YOUR OBJECTIVE >> Extract all of the data and reproduce it precisely.

GIVEN MATERIAL >>

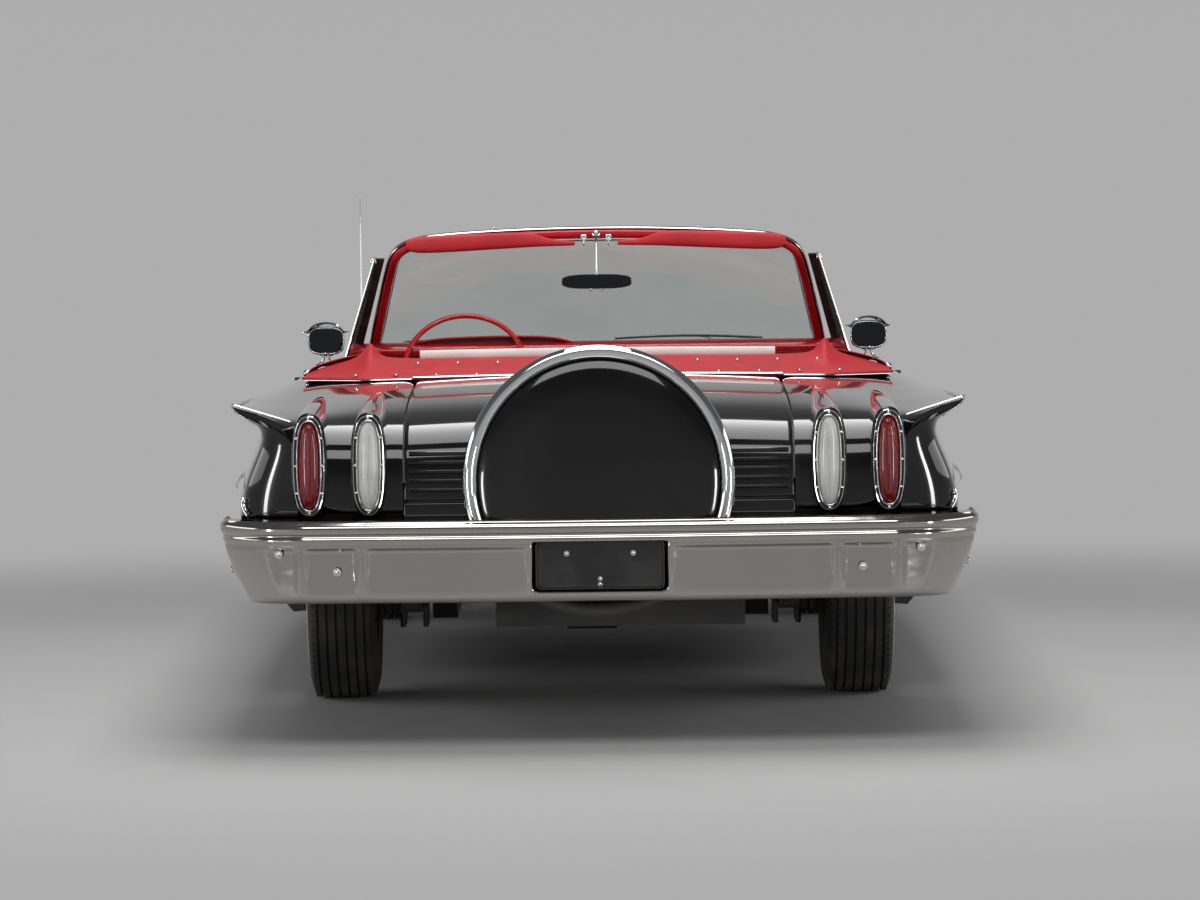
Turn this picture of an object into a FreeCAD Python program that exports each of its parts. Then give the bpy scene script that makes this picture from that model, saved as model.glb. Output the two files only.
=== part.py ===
"""Two-door convertible of about 1960 with the roof folded away and a covered spare wheel on its tail.

The car faces +Y, its right side is +X and +Z is up. The origin is on the ground, below the
middle of the bumper-to-bumper length. All sizes are in millimetres. Each piece of the car is
written to its own STEP file in parts/.
"""

import FreeCAD
import Part
import math
import os
from collections import namedtuple

from FreeCAD import Vector

# ---------------------------------------------------------------- driving dimensions
WHEELBASE = 3048.0
FRONT_OVERHANG = 880.0  # front axle to front bumper face
REAR_OVERHANG = 1760.0  # rear axle to rear bumper face, with the spare wheel between
OVERALL_WIDTH = 2070.0
FRONT_TYRE_IN = 260.5  # front tyre's middle to the widest part of the body side
REAR_TYRE_IN = 273.0  # the same at the rear
TYRE_RADIUS = 345.0
TYRE_WIDTH = 212.0
RIM_RADIUS = 178.0
BELT = 900.0  # height of the crease along the body side
SILL = 290.0  # height of the doors' lower edge
FLOOR_Z = 300.0  # underside of the cabin floor
FLOOR_THICK = 18.0
WALL = 30.0  # thickness of the fender and quarter walls
PANEL = 30.0  # thickness of the hood and of the trunk lid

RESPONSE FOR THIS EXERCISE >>
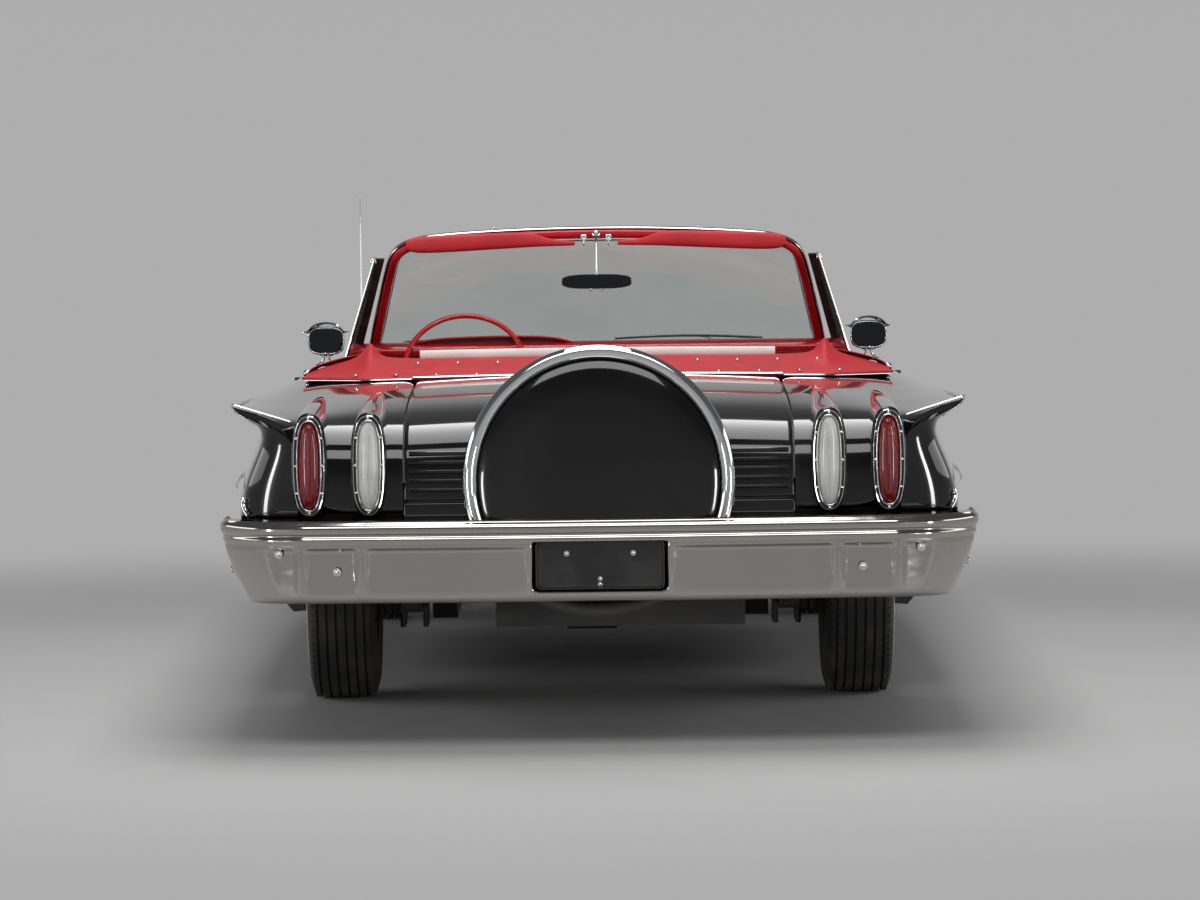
Turn this picture of an object into a FreeCAD Python program that exports each of its parts. Then give the bpy scene script that makes this picture from that model, saved as model.glb. Output the two files only.
=== part.py ===
"""Two-door convertible of about 1960 with the roof folded away and a covered spare wheel on its tail.

The car faces +Y, its right side is +X and +Z is up. The origin is on the ground, below the
middle of the bumper-to-bumper length. All sizes are in millimetres. Each piece of the car is
written to its own STEP file in parts/.
"""

import FreeCAD
import Part
import math
import os
from collections import namedtuple

from FreeCAD import Vector

# ---------------------------------------------------------------- driving dimensions
WHEELBASE = 3048.0
FRONT_OVERHANG = 880.0  # front axle to front bumper face
REAR_OVERHANG = 1760.0  # rear axle to rear bumper face, with the spare wheel between
OVERALL_WIDTH = 2070.0
FRONT_TYRE_IN = 260.5  # front tyre's middle to the widest part of the body side
REAR_TYRE_IN = 273.0  # the same at the rear
TYRE_RADIUS = 345.0
TYRE_WIDTH = 212.0
RIM_RADIUS = 178.0
BELT = 900.0  # height of the crease along the body side
SILL = 290.0  # height of the doors' lower edge
FLOOR_Z = 300.0  # underside of the cabin floor
FLOOR_THICK = 18.0
WALL = 30.0  # thickness of the fender and quarter walls
PANEL = 30.0  # thickness of the hood and of the trunk lid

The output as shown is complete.